Task brief:
Reproduce exactly, and only, the lines running from the start of the entries below to the line containing "return tuple(Vector((x, y, z))".

Material for this exercise:
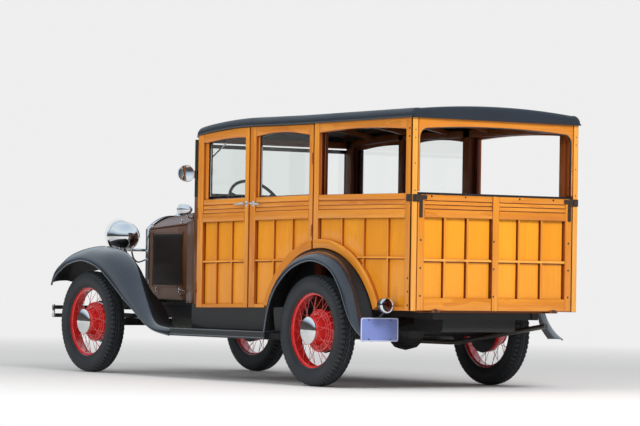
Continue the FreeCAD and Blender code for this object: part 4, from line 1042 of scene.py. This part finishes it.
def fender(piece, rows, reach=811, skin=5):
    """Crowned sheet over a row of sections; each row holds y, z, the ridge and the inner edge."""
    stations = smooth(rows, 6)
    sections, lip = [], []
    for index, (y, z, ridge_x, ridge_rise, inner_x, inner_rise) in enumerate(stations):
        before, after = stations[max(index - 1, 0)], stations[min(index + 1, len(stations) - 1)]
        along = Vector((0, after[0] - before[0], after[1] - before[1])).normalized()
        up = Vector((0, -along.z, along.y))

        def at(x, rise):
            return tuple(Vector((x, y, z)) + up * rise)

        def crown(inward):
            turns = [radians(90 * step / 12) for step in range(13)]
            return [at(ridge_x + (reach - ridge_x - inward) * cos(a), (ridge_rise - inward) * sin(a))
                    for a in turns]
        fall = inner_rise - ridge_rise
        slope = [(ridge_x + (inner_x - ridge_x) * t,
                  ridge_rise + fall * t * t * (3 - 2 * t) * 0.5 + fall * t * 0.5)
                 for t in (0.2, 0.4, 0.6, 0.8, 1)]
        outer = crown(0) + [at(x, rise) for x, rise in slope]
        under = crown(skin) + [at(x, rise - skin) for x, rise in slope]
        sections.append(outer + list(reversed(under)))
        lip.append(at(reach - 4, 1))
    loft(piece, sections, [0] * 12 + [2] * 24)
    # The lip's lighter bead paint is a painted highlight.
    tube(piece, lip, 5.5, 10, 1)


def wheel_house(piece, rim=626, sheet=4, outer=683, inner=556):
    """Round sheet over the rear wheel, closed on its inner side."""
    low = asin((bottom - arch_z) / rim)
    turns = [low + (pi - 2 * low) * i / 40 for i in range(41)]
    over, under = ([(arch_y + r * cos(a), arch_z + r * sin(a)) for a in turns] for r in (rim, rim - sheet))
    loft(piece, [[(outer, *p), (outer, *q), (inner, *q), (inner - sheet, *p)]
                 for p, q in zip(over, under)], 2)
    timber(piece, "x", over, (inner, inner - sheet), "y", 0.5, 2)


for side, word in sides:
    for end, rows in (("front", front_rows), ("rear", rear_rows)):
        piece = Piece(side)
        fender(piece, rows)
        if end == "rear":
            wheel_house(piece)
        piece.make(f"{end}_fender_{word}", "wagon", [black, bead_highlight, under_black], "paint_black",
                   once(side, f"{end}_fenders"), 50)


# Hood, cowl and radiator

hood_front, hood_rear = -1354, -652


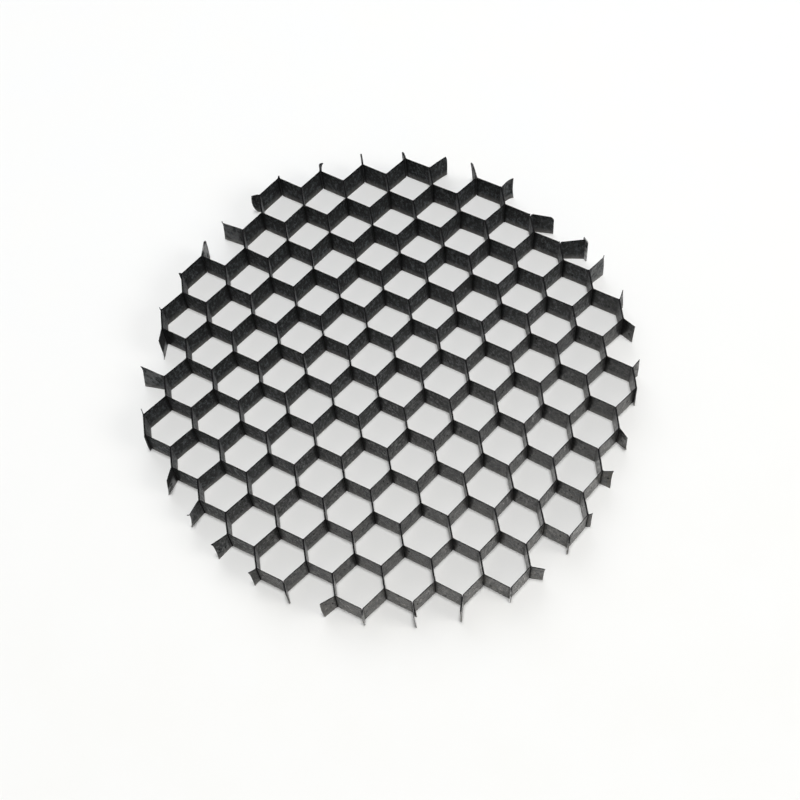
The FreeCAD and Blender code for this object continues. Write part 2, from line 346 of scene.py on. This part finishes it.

Task answer:
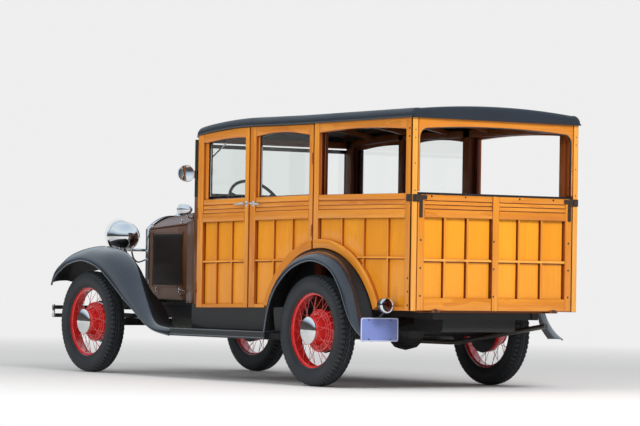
Continue the FreeCAD and Blender code for this object: part 4, from line 1042 of scene.py. This part finishes it.
def fender(piece, rows, reach=811, skin=5):
    """Crowned sheet over a row of sections; each row holds y, z, the ridge and the inner edge."""
    stations = smooth(rows, 6)
    sections, lip = [], []
    for index, (y, z, ridge_x, ridge_rise, inner_x, inner_rise) in enumerate(stations):
        before, after = stations[max(index - 1, 0)], stations[min(index + 1, len(stations) - 1)]
        along = Vector((0, after[0] - before[0], after[1] - before[1])).normalized()
        up = Vector((0, -along.z, along.y))

        def at(x, rise):
            return tuple(Vector((x, y, z)) + up * rise)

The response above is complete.